You might well think that doesn’t sound too bad as electronic devices get hot all the time, but gradual heat increase causes a decrease in efficiency. Not only will your panel produce less energy, but the interiors will also start malfunctioning.
Solar panels might be better for the environment, but they may not be great for your roof. It’s poor installation that can cause some trouble, especially if the roofs’ weight limit is miscalculated and the panels are installed that are too heavy. That increases the risk of your roof collapsing over time.
The installation process also involves drilling holes into the roof. If you don’t do that correctly, you risk having water seep in, damaging your roof and house.
Yes, insects aren’t the only species that pose a threat to your solar panels. Birds might cause even more trouble. Since these panels are usually exposed, they make an easy target for their claws which can scratch and scuff the surface, which doesn’t help their lifespan. Birds can also fly into solar panels, cracking or breaking the surface.
Here’s the bigger issue: if birds settle down or build a nest under your panels, their presence results in damage, especially to wires, and their droppings won’t do much for your solar panels’ performance.
Malfunctioning Junction Box
If you take a look at the back of most solar panels, you’ll find a small junction box. It carries all the electric bits and connects different components inside the panel. To put it simply, it helps carry electricity out of your panel.
The problem is that that box isn’t protected from external elements. So if water, dust, debris, or insects penetrate its interiors, the diodes inside can burn, causing hot spots and reduced efficiency.

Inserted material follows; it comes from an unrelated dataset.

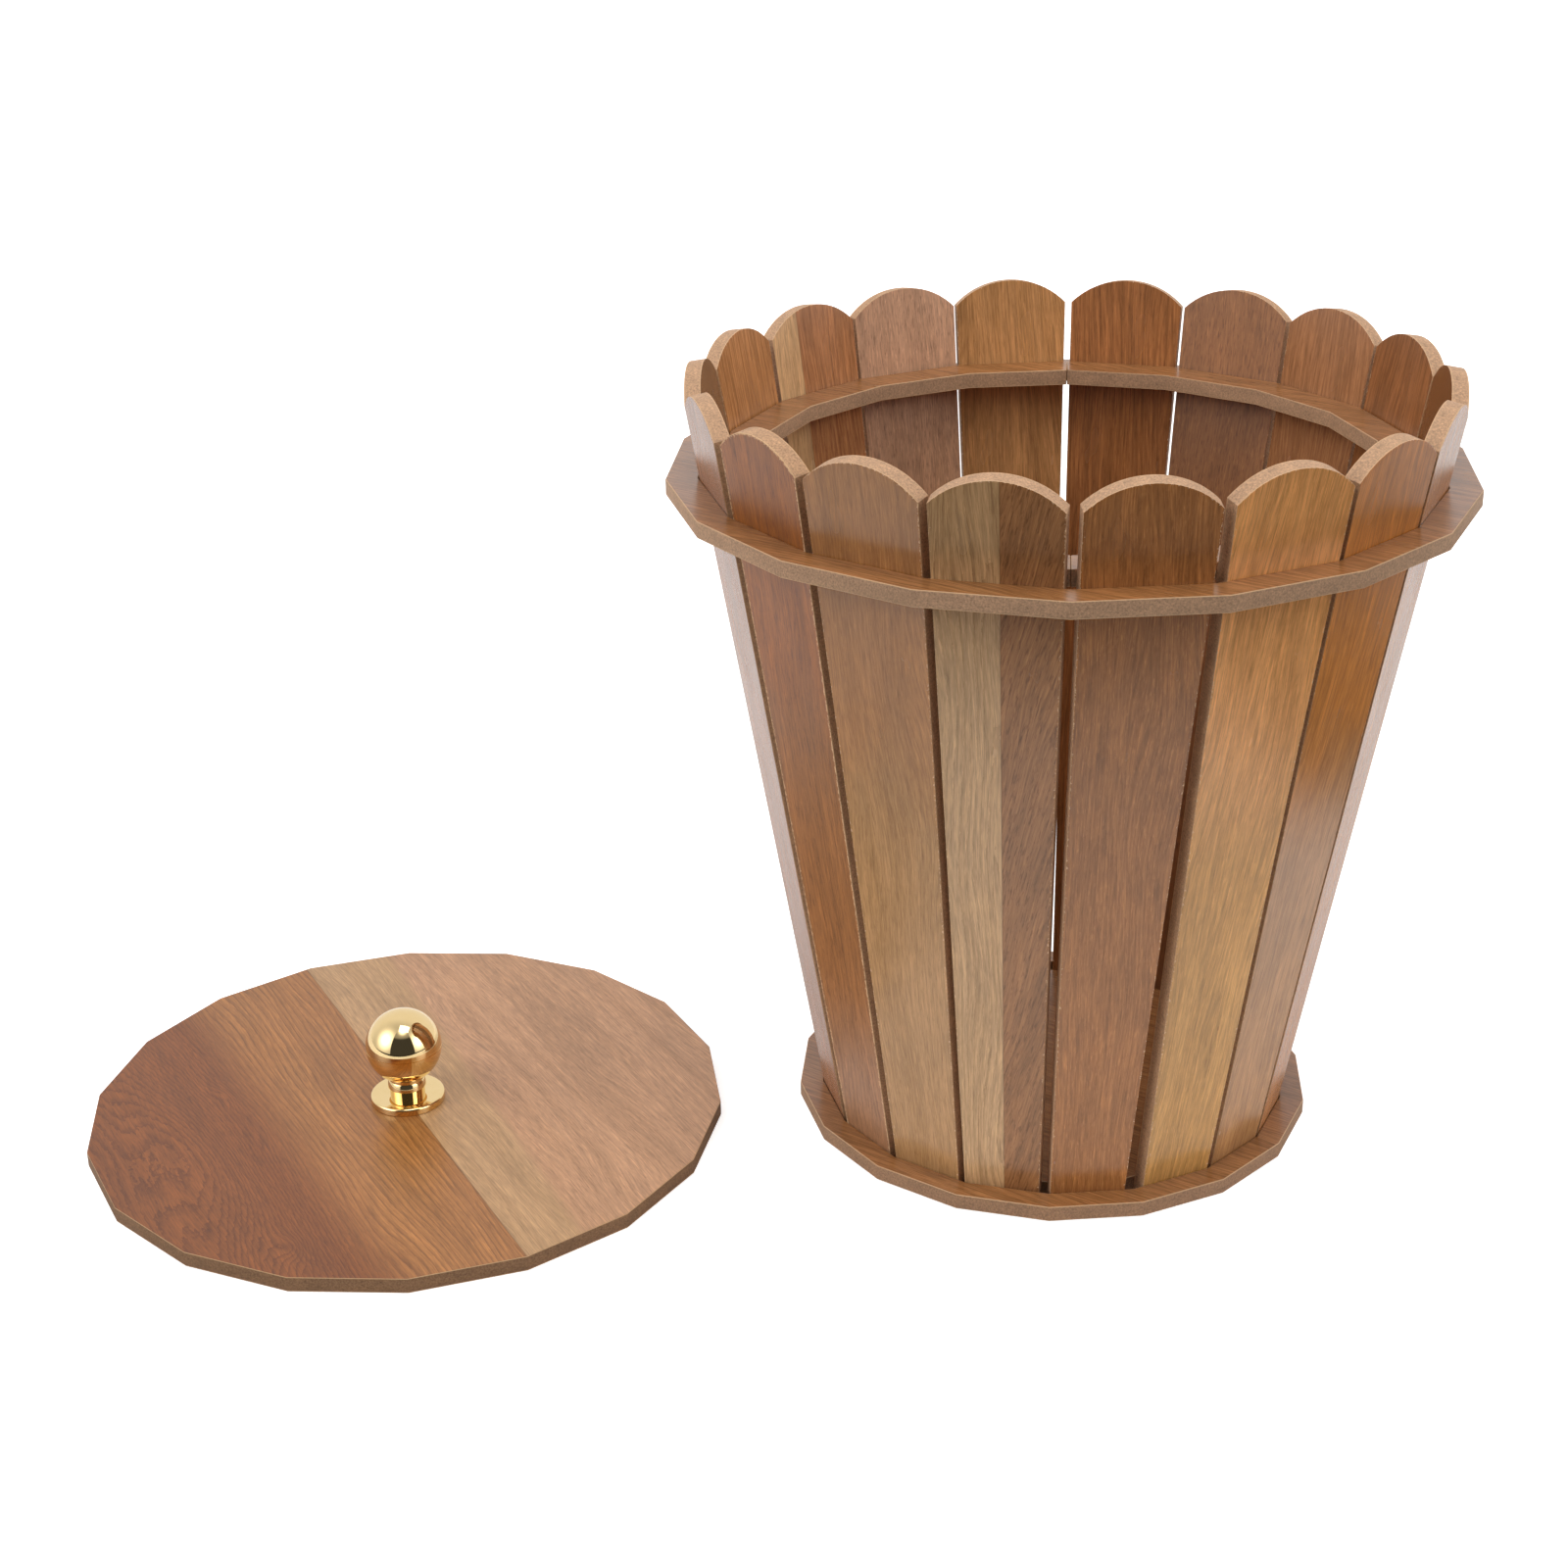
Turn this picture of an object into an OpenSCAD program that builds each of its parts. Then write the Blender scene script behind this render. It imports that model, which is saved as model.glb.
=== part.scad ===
// Litter bin: eighteen leaning boards held between two rings, on a flat base,
// with a loose lid that drops inside the boards and lifts off by a ball knob.
// Millimetres, +Z up. Origin: middle of the underside. One gap between boards faces -Y.

/* [Overall] */
// Width of the base from corner to corner
base_w = 196; // [160:1:260]
// Height of the slats at the middle of their arches
slat_top_h = 286.5; // [220:0.5:360]
// Height of the outer ring's upper face
ring_top_h = 252; // [180:1:300]
// Lean of the slats outwards from upright, in degrees
slat_lean = 9.5; // [4:0.1:14]
// Number of slats, and of sides on the rings, the base and the lid
sides = 18; // [12:1:24]

/* [Boards] */
// Thickness of the base, the rings and the lid
board_t = 6; // [4:0.5:9]
// Thickness of a slat
slat_t = 6; // [4:0.5:9]
// Clearance between boards that are glued together
glue_gap = 0.15; // [0.1:0.05:0.3]

/* [Slats] */
// Narrowest gap between evenly set neighbouring slats, at their inner faces
slat_gap = 1.6; // [1.2:0.1:3]
// Rise of the arch above the slat's shoulders
arch_rise = 9.2; // [4:0.1:14]

/* [Rings] */
// Width of the base's outer rim
rim_w = 8.8; // [6:0.1:20]
// Width of the outer ring
outer_ring_w = 11.2; // [6:0.1:20]
// Width of the inner ring
inner_ring_w = 13.2; // [8:0.1:20]
// Step up from the outer ring's upper face to the inner ring's
ring_step = 4; // [0:0.5:8]
// Saw gap between the two halves of the inner ring
seam_gap = 0.2; // [0.1:0.05:0.5]

/* [Lid] */
// Gap between the lid's sides and the slats when the lid is on
lid_gap = 4; // [1:0.1:6]
// Distance between the base's corner and the lid's, to the side, where the lid lies
lid_apart = 27.7; // [20:0.1:150]
// Where the lid lies, to the front of the bin
lid_y = -39.8; // [-100:0.1:100]
// Turn of the lid where it lies, in degrees
lid_turn = -7.1; // [-20:0.1:20]

/* [Knob] */
// Diameter of the ball
ball_d = 29; // [20:0.5:40]
// Height of the ball's middle above the lid
ball_h = 23.4; // [18:0.1:32]
// Diameter of the knob's neck
neck_d = 13.4; // [9:0.1:18]
// Diameter of the collar under the ball, at its wider lower edge
collar_d = 14.6; // [10:0.1:20]
// Taper of the collar on its diameter, from its lower edge to its upper
collar_taper = 0.6; // [0:0.1:2]
// Height of the collar's lower edge above the rose
collar_h = 3; // [1:0.1:4]
// Thickness of the collar
collar_t = 3.4; // [1:0.1:5]
// Diameter of the rose under the knob
rose_d = 28.5; // [20:0.5:40]
// Thickness of the rose
rose_t = 3; // [2:0.1:5]
// Radius of the rose's upper edge
rose_round = 0.9; // [0.2:0.1:1.5]
// Clearance between the turned pieces of the knob
knob_gap = 0.05; // [0.02:0.01:0.1]

/* [Screw] */
// Thread diameter
screw_d = 4; // [3:0.5:5]
// Length from the face of the head to the tip
screw_len = 16; // [12:1:20]
// Diameter of the countersunk head
screw_head_d = 7.6; // [5.5:0.1:9]
// Thickness of the countersunk head
screw_head_t = 2.2; // [1.5:0.1:3]
// Depth of the head's face below the lid's underside
screw_sink = 0.2; // [0.1:0.05:0.5]
// Clearance around the screw in the lid and the rose, all round
screw_gap = 0.2; // [0.1:0.05:0.5]
// Depth of the tapped hole past the screw's tip
tap_spare = 1; // [0.5:0.1:3]
// Width of the driver's slot
slot_w = 1; // [0.6:0.1:1.4]
// Depth of the driver's slot
slot_depth = 1; // [0.6:0.1:1.4]

/* [Hidden] */
$fn = 96;
half_turn = 180 / sides;

// Distance of a slat's outer face from the axis, at a height
function slat_out(z) =
    base_w / 2 * cos(half_turn) - rim_w - glue_gap + (z - board_t) * tan(slat_lean);
// Distance of a slat's inner face from the axis, at a height
function slat_in(z) = slat_out(z) - slat_t / cos(slat_lean);

ring_h = ring_top_h - board_t;
inner_ring_h = ring_h + ring_step;
rim_r = slat_out(board_t) + glue_gap;
floor_r = slat_in(0) - glue_gap;
outer_ring_r = slat_out(ring_top_h) + glue_gap;
inner_ring_r = slat_in(inner_ring_h) - glue_gap;
lid_r = slat_in(inner_ring_h + board_t) - lid_gap;
lid_x = -(base_w / 2 + lid_apart + lid_r / cos(half_turn));

// Along a slat, measured from where its outer face meets the ground
slat_len = slat_top_h / cos(slat_lean);
shoulder_s = slat_len - arch_rise;
foot_s = -slat_t;
// Half of a slat's width, kept off the neighbour's by half the gap at the inner faces
function slat_half(s) =
    (slat_out(0) - slat_t * cos(slat_lean) + s * sin(slat_lean)) * tan(half_turn)
    - slat_gap / 2 / cos(half_turn);
arch_r = (pow(slat_half(shoulder_s), 2) + pow(arch_rise, 2)) / 2 / arch_rise;

tap_depth = screw_sink + screw_len - board_t - rose_t + tap_spare;

slat_names = [for (i = [1 : sides]) str("slat_", i < 10 ? "0" : "", i)];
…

Luckily, the solution is quite simple. Just invest in an IP67-rated junction box. It’s more expensive, but it’s worth it.

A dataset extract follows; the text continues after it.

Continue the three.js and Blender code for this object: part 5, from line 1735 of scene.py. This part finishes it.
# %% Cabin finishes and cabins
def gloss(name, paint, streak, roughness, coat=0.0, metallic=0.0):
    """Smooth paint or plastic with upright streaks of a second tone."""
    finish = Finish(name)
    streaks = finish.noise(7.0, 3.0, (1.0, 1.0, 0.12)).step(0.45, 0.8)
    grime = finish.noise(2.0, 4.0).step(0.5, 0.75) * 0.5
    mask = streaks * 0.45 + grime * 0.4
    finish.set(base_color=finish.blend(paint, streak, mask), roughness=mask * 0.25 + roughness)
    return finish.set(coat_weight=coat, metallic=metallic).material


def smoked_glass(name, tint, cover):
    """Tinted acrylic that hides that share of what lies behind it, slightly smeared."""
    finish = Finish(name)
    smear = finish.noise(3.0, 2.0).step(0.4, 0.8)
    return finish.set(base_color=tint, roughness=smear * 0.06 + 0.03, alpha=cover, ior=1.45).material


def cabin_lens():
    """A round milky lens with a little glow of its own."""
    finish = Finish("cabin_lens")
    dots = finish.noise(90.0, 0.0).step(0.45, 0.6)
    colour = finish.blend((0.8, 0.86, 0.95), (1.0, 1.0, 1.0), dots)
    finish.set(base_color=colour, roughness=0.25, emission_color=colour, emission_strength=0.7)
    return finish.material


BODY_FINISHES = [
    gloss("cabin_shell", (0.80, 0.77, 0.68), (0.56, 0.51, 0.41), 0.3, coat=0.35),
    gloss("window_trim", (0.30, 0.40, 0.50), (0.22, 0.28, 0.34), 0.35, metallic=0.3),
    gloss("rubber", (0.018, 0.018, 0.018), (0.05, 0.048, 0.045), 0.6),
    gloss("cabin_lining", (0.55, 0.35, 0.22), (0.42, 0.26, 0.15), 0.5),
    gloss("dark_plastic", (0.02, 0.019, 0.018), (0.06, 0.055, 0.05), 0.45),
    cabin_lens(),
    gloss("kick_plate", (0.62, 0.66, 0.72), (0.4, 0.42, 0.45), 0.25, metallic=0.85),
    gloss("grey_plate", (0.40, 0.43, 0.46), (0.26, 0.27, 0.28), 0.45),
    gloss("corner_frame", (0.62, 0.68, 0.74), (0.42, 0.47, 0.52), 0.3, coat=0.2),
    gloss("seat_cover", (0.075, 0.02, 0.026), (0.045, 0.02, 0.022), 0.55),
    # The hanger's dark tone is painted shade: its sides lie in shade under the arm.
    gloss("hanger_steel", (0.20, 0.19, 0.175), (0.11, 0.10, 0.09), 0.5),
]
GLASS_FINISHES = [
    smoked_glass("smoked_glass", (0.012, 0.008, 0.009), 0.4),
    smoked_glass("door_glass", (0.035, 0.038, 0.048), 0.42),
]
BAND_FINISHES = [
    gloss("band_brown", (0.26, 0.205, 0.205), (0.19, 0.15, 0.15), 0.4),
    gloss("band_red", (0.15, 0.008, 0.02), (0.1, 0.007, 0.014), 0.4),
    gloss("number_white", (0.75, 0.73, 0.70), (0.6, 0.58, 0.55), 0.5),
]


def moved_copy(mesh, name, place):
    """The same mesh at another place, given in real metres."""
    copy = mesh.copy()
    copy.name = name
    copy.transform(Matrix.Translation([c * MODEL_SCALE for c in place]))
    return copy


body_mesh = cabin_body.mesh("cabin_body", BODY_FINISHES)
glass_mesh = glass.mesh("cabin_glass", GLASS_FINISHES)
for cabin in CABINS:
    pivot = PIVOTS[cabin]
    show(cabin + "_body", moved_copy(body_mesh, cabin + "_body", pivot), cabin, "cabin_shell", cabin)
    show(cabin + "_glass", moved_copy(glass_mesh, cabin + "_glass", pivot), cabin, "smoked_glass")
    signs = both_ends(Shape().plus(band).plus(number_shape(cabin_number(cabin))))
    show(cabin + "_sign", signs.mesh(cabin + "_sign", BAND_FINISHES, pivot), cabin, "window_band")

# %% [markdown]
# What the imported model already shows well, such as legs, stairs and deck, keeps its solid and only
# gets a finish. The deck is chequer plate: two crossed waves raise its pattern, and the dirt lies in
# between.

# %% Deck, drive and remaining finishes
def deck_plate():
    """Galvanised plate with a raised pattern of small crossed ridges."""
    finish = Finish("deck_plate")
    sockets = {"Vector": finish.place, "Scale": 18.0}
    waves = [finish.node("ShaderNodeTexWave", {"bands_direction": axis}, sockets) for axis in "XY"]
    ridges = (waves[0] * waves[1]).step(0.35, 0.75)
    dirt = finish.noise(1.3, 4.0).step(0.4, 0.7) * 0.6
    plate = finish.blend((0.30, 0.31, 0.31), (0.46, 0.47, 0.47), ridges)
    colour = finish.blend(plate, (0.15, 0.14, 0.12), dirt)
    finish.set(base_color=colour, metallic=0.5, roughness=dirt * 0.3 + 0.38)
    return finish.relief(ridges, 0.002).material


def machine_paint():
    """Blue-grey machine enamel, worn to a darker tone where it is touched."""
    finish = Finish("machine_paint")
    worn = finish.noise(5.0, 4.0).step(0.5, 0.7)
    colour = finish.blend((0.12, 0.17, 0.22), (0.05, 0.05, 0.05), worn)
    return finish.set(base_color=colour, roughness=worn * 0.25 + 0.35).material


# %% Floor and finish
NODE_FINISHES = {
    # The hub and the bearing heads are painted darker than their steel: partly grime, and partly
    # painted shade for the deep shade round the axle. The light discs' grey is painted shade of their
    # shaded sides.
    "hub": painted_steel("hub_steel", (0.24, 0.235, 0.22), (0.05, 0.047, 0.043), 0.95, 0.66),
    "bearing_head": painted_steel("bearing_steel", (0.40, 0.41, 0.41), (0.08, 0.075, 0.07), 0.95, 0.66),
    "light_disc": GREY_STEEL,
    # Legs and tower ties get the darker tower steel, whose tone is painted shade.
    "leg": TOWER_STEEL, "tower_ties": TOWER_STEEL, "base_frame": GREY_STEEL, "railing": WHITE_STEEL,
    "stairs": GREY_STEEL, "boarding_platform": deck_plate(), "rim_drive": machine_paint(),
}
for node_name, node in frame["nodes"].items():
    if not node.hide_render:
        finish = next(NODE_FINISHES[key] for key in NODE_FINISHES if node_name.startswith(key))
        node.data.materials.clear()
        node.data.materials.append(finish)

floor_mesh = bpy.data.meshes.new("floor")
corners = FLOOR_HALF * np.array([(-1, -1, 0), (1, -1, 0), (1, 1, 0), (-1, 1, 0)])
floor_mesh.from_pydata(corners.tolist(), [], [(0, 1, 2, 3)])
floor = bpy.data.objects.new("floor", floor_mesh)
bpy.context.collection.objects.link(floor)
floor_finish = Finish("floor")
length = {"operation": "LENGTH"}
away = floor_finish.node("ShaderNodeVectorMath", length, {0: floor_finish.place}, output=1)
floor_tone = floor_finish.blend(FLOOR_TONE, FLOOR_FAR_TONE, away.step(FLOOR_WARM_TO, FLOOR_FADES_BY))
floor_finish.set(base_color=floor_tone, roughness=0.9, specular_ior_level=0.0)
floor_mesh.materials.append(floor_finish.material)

Don’t worry. We don’t mean actual snails. Snail trails refer to thin lines of discoloration on the surface of the panel. We call them that because they resemble the slimy trails that snails leave behind.
These occur due to the long-term usage of your panels. They may not seem much at first glance, but they’re more troublesome than they look.

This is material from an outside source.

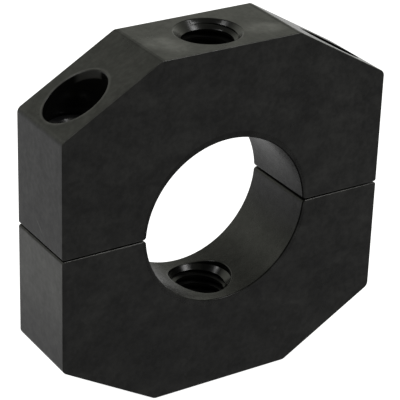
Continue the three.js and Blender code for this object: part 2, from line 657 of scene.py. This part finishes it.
class BodySurface:
    """What the finish reads on a half: places in millimetres, and masks and mottling from 0 to 1."""

    def __init__(self, tree: Tree, sizes: Sizes) -> None:
        """Adds the nodes.

        Args:
            tree: The material's tree.
            sizes: Where the holes and the ridges are.
        """
        self.tree = tree
        self.sizes = sizes
        where = tree.node("ShaderNodeTexCoord")
        self.place = where["Object"]
        at = tree.node("ShaderNodeSeparateXYZ", {}, {0: self.place})
        facing = tree.node("ShaderNodeSeparateXYZ", {}, {0: where["Normal"]})
        self.x, self.y, self.z = (at[axis] * METRE for axis in "XYZ")
        self.sideways, self.tilt, self.upright = (facing[axis].size() for axis in "XYZ")
        self._find_holes()
        self._find_faces()
        self._mottle()

    def _find_holes(self) -> None:
        """Masks for the bore, the mounting holes and the counterbores, by distance from their axes."""
        x, y, z, sizes = self.x, self.y, self.z, self.sizes
        bore, mouth, counterbore = sizes.bore_radius, sizes.mount_mouth, sizes.counterbore
        from_bore = (x * x + z * z).root()
        from_mount = (x * x + y * y).root()
        self.aside = x.size() - sizes.screw_x
        self.from_screw = (self.aside * self.aside + y * y).root()
        self.off_bore = from_bore.ramp(bore + 0.5, bore + 0.9)
        self.in_bore = 1 - self.off_bore
        self.in_mount = from_mount.ramp(mouth + 0.15, mouth) * z.size().ramp(bore - 4, bore - 3)
        self.above_seat = z.ramp(sizes.seat - 2, sizes.seat - 1)
        self.in_screw = self.from_screw.ramp(counterbore + 0.1, counterbore) * self.above_seat
        self.outside = 1 - self.in_mount - self.in_screw

    def _find_faces(self) -> None:
        """Masks for the end flats, the slanted facets, the sides and the edges between them."""
        across, half_flat = self.x.size(), self.sizes.half_end_flat
        self.flat = self.upright.ramp(0.9, 0.98) * self.off_bore
        self.slant = self.upright.ramp(0.80, 0.84) * self.upright.ramp(0.92, 0.90) * self.off_bore
        self.side = self.sideways.ramp(0.9, 0.98) * self.off_bore
        broken = self.tilt.ramp(0.15, 0.4) * self.tilt.ramp(0.97, 0.85) * self.outside
        self.edge = broken * self.off_bore
        self.rim = broken * self.in_bore
        self.ridge = (across - (half_flat - 0.75)).size().ramp(0.32, 0.12) * self.flat
        self.shoulder = across.ramp(half_flat - 0.9, half_flat - 0.6) * self.flat

    def _mottle(self) -> None:
        """Cloudy textures from coarse to fine, wiped streaks and specks."""
        tree, place = self.tree, self.place
        self.cloud = tree.noise(place, 70, 3, 0.55)
        self.patch = tree.noise(place, 260, 2, 0.6)
        self.fine = tree.noise(place, 900, 2, 0.6)
        drawn_out = tree.node("ShaderNodeMapping", {}, {
            "Vector": place, "Rotation": (0.0, 0.0, 0.5), "Scale": (70.0, 300.0, 120.0)})[0]
        self.smear = tree.noise(drawn_out, 1.6, 4, 0.6).ramp(0.46, 0.72)
        self.speck = tree.noise(place, 620, 0, 0.5).ramp(0.80, 0.86)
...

They can affect your panel’s ability to absorb light, reducing its ability to produce energy. If you don’t call for professional help right away, you’ll notice signs of severe physical damage over time.
As you can tell by now, solar panels don’t always have it easy. They’re exposed to extreme weather, debris, animals, etc.
Naturally, they require some cleaning and maintenance to function at full capacity. It’s one of the more troublesome aspects of using them, but it’s one of the most crucial. You want to stay on top of your maintenance game, so you don’t face reduced efficiency issues.
Most solar panel problems can be remedied
Now you know the 15 most common problems with solar panels, you’ll be better prepared for the issues you may face. Yes, your panel will face numerous potential problems, whether internal or external.
Luckily, though, most of these problems can be fixed with regular cleaning and maintenance checkups and the help of professionals to keep your solar panels in tip-top shape and maintain their efficiency levels.